Pendant ce temps, en Haïti, ses partisans n'arrivent pas à s'entendre sur leur participation éventuelle au Conseil électoral provisoire. Des représentants de Fanmi Lavalas s'étaient presque mis d'accord avec le gouvernement sur un texte d'accord. Mais ils ne se sont pas présentés à la réunion où l'accord devait être finalisé. Seul est venu le sénateur Yvon Feuillé, qui a reconnu que son organisation n'arrivait pas à prendre une décision. René Civil, de l'organisation Jeunesse Pouvoir populaire s'est dut opposé à la participation de Lavalas au Conseil électoral provisoire. Il encourage les militants à se mobiliser en vue du départ des autorités intérimaires.
>>> A Ouanaminthe, au moins 250 ouvriers menacés de licenciement
Il y a quelques semaines, la Fédération syndicale 1 er mai-Batay Ouvriyè criait victoire. En effet, la direction dominicaine de la CODEVI, une usine récemment installée dans la nouvelle zone franche de Ouanaminthe avait accepté de réintégrer les ouvriers syndiqués qu'elle avait licenciés. Après bien des difficultés et une intense mobilisation en Haïti et à l'échelle internationale, elle avait annoncé sa volonté de respecter les droits syndicaux. Mais il n'a pas fallu longtemps pour découvrir qu'il s'agissait de promesses creuses. Les négociations prévues ont laissé la place aux intimidations permanentes, aux insultes, aux coups, aux révocations, et même à la séquestration d'ouvriers par des militaires dominicains appelés par la direction. Des ouvrières ont eu leurs vêtements arrachés. A la suite d'une grève, qui s'est tenue le 7 juin, les propriétaires dominicains ont annoncé leur intention de fermer les portes de l'usine haïtienne et de licencier les 700 ouvriers et ouvrières. Deux jours plus tard, ils se ravisaient : une partie seulement des ateliers pourrait être fermée, et 254 ouvriers seraient révoqués.
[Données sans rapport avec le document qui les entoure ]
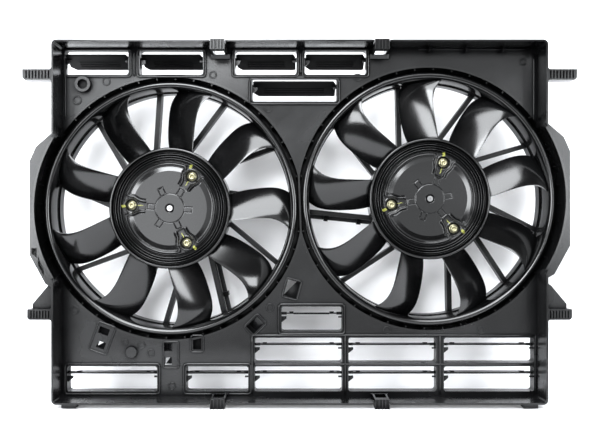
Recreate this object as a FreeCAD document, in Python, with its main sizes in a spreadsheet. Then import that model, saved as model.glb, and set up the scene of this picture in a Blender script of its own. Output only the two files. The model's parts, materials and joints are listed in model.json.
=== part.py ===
import FreeCAD, Part
import math
import os
import re

import Sketcher

# Radiator fan shroud with two ring fans and ram-air flaps.
#
# Frame: +X runs across the radiator, +Z is up and +Y points from the radiator to the engine. The
# origin lies in the rim plane, where the shroud meets the radiator, at the middle of the bottom edge.
# Every length is in millimetres and every angle in degrees.

V = FreeCAD.Vector
X_AXIS, Y_AXIS, Z_AXIS = V(1, 0, 0), V(0, 1, 0), V(0, 0, 1)

os.makedirs("parts", exist_ok=True)
doc = FreeCAD.newDocument("radiator_fan_shroud")

# ---------------------------------------------------------------------------------------------------
# Driving dimensions
# ---------------------------------------------------------------------------------------------------

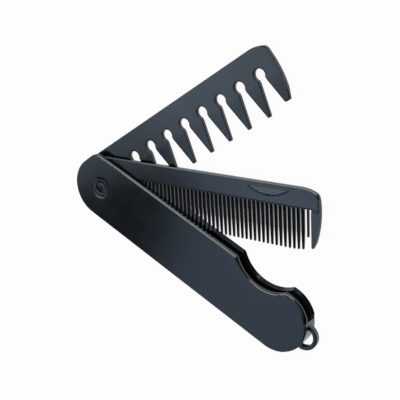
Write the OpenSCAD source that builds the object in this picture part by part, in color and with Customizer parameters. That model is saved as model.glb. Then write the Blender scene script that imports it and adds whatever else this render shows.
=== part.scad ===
// Folding pocket comb: a flat case with two combs that fold into it, one with wide
// teeth and one with fine teeth. Both turn on a hollow rivet at one end of the case.
// Millimetres. The case lies on its rear face, which is z = 0, the rivet's axis is
// the Z axis, and the case runs along +X to its lanyard loop, open side on +Y.
// Each comb is drawn lying along +X with its spine on +Y, then turned to stand open.

/* [Case] */
// Distance from the rivet to the centre of the round far end
case_reach = 98.7; // [97.5:0.1:115]
// Half the width of the case, and the radius of its round ends
case_r = 13.8; // [13.4:0.1:16]
// Thickness of the front and the rear plate
plate_t = 1.7; // [1.5:0.1:2.4]
// Thickness of the wall along the closed side and round the far end
wall_t = 1.5; // [1.3:0.1:1.8]
// Width of the bevel along the outer edges of both plates
edge_bevel = 0.7; // [0.3:0.1:1]
// Radius of the fuller corner beside the rivet, on the open side
corner_r = 5; // [3:0.5:8]
// How far that corner's centre lies behind the rivet
corner_back = 5.2; // [3:0.1:6]
// How far round the far end the wall climbs, in degrees above the X axis
end_wall_angle = 34; // [30:1:40]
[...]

>>> Malaise chez les journalistes après la remise du prix Brignol Lindor
Un jury choisi par l'Association des journalistes haïtiens (AJH) a remis 5 prix à des travailleurs de la presse. La remise du prix Brignol Lindor a provoqué beaucoup de remous. Il a en effet été décerné à Jeanty André Homilaire, correspondant de Radio Solidarité à Mirebalais et ancien journaliste de la télévision nationale. Il y a quelques semaines, il avait été enlevé par des anciens militaires avant d'être remis en liberté. Des journalistes estiment scandaleux qu'il reçoive le prix portant le nom de Brignol Lindor, vu que les media pour lesquels il a travaillé ont pris la défense des assassins de ce journaliste de Petit Goâve. Le secrétaire-général de Reporters sans Frontières, qui a assisté à la remise des prix, dit avoir été trompé par le dirigeant de l'AJH, Guy Delva. Devant cette levée de boucliers, Jeanty André Homilaire aurait annoncé qu'il renonçait au prix qui lui avait été décerné.
>>> EN BREF
Le groupe des 184 a présenté un bilan critique des cent premiers jours du gouvernement Latortue. Selon l'AHP, un de ses responsables de ce regroupement politique a indiqué que le gouvernement intérimaire a mal géré ce qu'il appelle les cinq grands dossiers de la transition, les élections, la justice, le désarmement la vie chère et la réparation des victimes des événements du 29 février.
Le personnel de l'hôpital la Providence des Gonaïves a observé plusieurs jours d'arrêt de travail afin de protester contre les mauvais traitements infligés à plusieurs de ses membres. Plusieurs employés, dont une infirmière, auraient été battus par d'anciens rebelles.
L'inspecteur de police Bruce Myrthil a annoncé l'arrestation de 38 individus au cours de la semaine écoulée. 5 d'entre eux s'étaient évadés de prison. L'inspecteur a invité tous les fugitifs éparpillés dans le pays, qui sont encore sous le coup d'une décision de justice, à regagner sagement leurs cellules. Environ 3500 personnes se seraient évadées de prison durant les troubles politiques de l'hiver dernier.
Une douzaine d'employés de la TELECO, qui avaient été révoqués, auraient été arrêtés à la demande de la direction de la compagnie. Leurs parents affirment que ces arrestations sont illégales et demandent leur libération.